* **Exercise**
Return every line of the material exactly.

* **Supplied material**
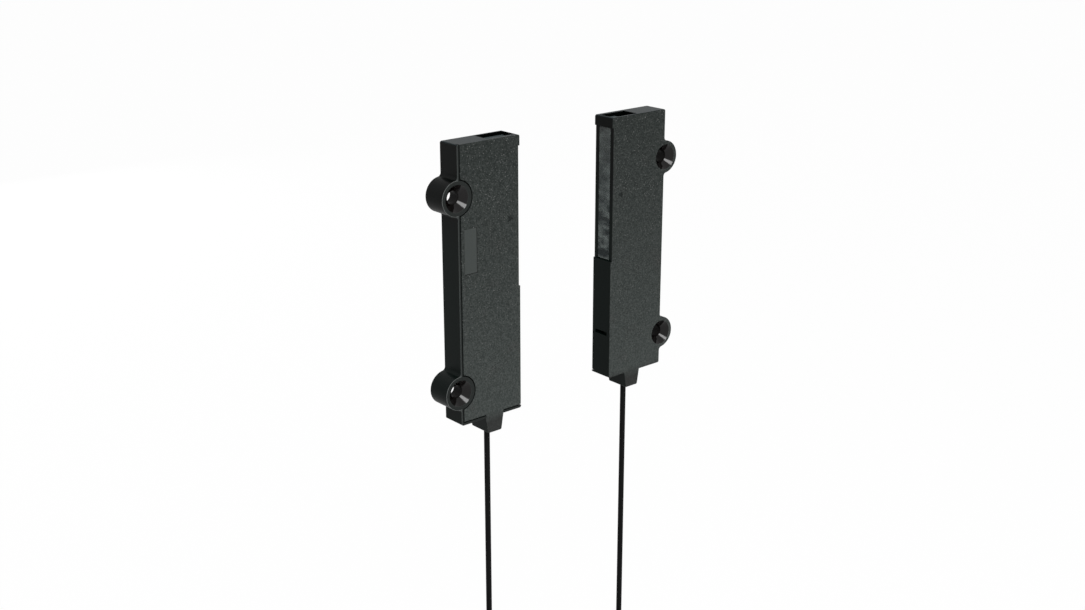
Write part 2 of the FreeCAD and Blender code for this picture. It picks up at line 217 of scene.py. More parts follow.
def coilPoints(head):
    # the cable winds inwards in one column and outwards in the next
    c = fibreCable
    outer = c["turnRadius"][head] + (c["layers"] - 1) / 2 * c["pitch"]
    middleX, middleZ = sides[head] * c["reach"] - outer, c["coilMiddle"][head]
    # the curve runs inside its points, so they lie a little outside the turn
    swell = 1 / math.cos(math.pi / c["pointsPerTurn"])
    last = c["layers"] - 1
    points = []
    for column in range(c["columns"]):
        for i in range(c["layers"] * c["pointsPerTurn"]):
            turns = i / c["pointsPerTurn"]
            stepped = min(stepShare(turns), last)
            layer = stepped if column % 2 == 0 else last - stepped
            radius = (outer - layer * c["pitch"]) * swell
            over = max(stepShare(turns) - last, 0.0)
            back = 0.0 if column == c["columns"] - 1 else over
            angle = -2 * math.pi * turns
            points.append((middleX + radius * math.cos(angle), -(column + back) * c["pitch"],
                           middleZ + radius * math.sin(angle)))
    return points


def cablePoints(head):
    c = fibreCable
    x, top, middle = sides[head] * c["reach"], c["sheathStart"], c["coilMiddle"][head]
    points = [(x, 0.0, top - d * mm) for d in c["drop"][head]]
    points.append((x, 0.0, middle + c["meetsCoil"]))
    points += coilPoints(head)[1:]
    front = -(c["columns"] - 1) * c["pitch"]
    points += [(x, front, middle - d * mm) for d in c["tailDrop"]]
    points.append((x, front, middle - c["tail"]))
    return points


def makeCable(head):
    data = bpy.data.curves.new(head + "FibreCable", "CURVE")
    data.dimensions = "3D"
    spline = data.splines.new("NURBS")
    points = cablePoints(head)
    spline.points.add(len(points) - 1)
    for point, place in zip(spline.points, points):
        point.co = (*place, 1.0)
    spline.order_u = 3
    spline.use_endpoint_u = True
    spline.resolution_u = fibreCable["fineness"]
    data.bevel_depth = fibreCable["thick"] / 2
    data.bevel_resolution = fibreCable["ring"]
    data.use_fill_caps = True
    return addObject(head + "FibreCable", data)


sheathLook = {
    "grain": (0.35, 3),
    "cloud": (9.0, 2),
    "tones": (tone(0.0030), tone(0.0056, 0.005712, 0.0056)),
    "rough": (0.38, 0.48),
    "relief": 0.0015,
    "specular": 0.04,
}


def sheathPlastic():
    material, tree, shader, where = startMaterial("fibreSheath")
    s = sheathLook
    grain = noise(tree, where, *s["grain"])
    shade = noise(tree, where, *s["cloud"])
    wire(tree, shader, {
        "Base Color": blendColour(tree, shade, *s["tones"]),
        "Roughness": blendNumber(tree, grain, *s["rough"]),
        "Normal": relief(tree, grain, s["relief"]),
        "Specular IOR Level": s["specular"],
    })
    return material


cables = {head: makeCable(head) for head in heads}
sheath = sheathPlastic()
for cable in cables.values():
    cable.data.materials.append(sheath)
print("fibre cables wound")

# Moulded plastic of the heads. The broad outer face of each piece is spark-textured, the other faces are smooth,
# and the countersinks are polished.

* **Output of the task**
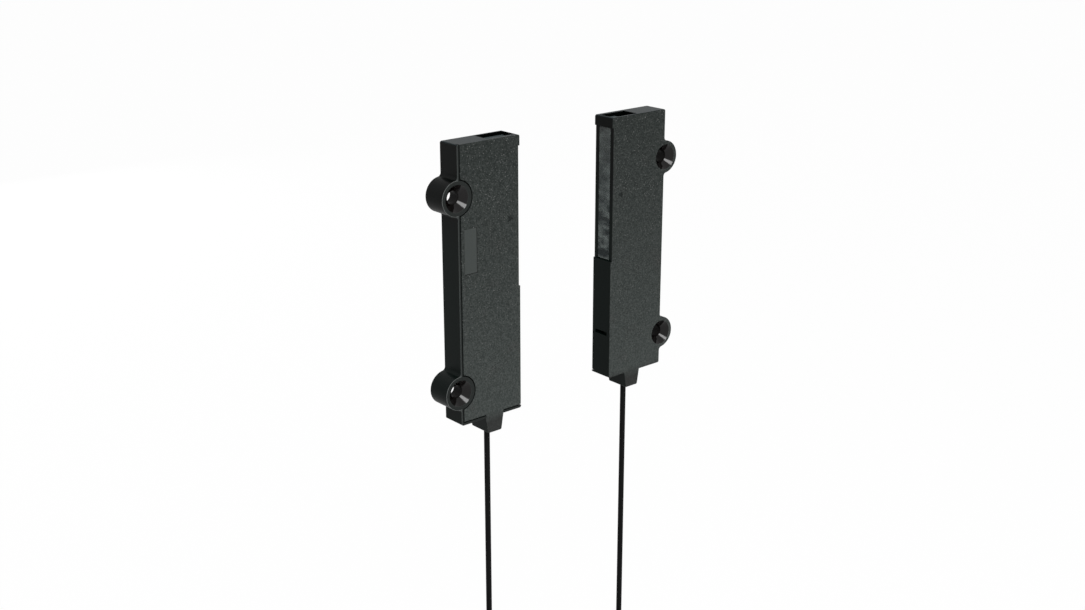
Write part 2 of the FreeCAD and Blender code for this picture. It picks up at line 217 of scene.py. More parts follow.
def coilPoints(head):
    # the cable winds inwards in one column and outwards in the next
    c = fibreCable
    outer = c["turnRadius"][head] + (c["layers"] - 1) / 2 * c["pitch"]
    middleX, middleZ = sides[head] * c["reach"] - outer, c["coilMiddle"][head]
    # the curve runs inside its points, so they lie a little outside the turn
    swell = 1 / math.cos(math.pi / c["pointsPerTurn"])
    last = c["layers"] - 1
    points = []
    for column in range(c["columns"]):
        for i in range(c["layers"] * c["pointsPerTurn"]):
            turns = i / c["pointsPerTurn"]
            stepped = min(stepShare(turns), last)
            layer = stepped if column % 2 == 0 else last - stepped
            radius = (outer - layer * c["pitch"]) * swell
            over = max(stepShare(turns) - last, 0.0)
            back = 0.0 if column == c["columns"] - 1 else over
            angle = -2 * math.pi * turns
            points.append((middleX + radius * math.cos(angle), -(column + back) * c["pitch"],
                           middleZ + radius * math.sin(angle)))
    return points


def cablePoints(head):
    c = fibreCable
    x, top, middle = sides[head] * c["reach"], c["sheathStart"], c["coilMiddle"][head]
    points = [(x, 0.0, top - d * mm) for d in c["drop"][head]]
    points.append((x, 0.0, middle + c["meetsCoil"]))
    points += coilPoints(head)[1:]
    front = -(c["columns"] - 1) * c["pitch"]
    points += [(x, front, middle - d * mm) for d in c["tailDrop"]]
    points.append((x, front, middle - c["tail"]))
    return points


def makeCable(head):
    data = bpy.data.curves.new(head + "FibreCable", "CURVE")
    data.dimensions = "3D"
    spline = data.splines.new("NURBS")
    points = cablePoints(head)
    spline.points.add(len(points) - 1)
    for point, place in zip(spline.points, points):
        point.co = (*place, 1.0)
    spline.order_u = 3
    spline.use_endpoint_u = True
    spline.resolution_u = fibreCable["fineness"]
    data.bevel_depth = fibreCable["thick"] / 2
    data.bevel_resolution = fibreCable["ring"]
    data.use_fill_caps = True
    return addObject(head + "FibreCable", data)


sheathLook = {
    "grain": (0.35, 3),
    "cloud": (9.0, 2),
    "tones": (tone(0.0030), tone(0.0056, 0.005712, 0.0056)),
    "rough": (0.38, 0.48),
    "relief": 0.0015,
    "specular": 0.04,
}


def sheathPlastic():
    material, tree, shader, where = startMaterial("fibreSheath")
    s = sheathLook
    grain = noise(tree, where, *s["grain"])
    shade = noise(tree, where, *s["cloud"])
    wire(tree, shader, {
        "Base Color": blendColour(tree, shade, *s["tones"]),
        "Roughness": blendNumber(tree, grain, *s["rough"]),
        "Normal": relief(tree, grain, s["relief"]),
        "Specular IOR Level": s["specular"],
    })
    return material


cables = {head: makeCable(head) for head in heads}
sheath = sheathPlastic()
for cable in cables.values():
    cable.data.materials.append(sheath)
print("fibre cables wound")

# Moulded plastic of the heads. The broad outer face of each piece is spark-textured, the other faces are smooth,
# and the countersinks are polished.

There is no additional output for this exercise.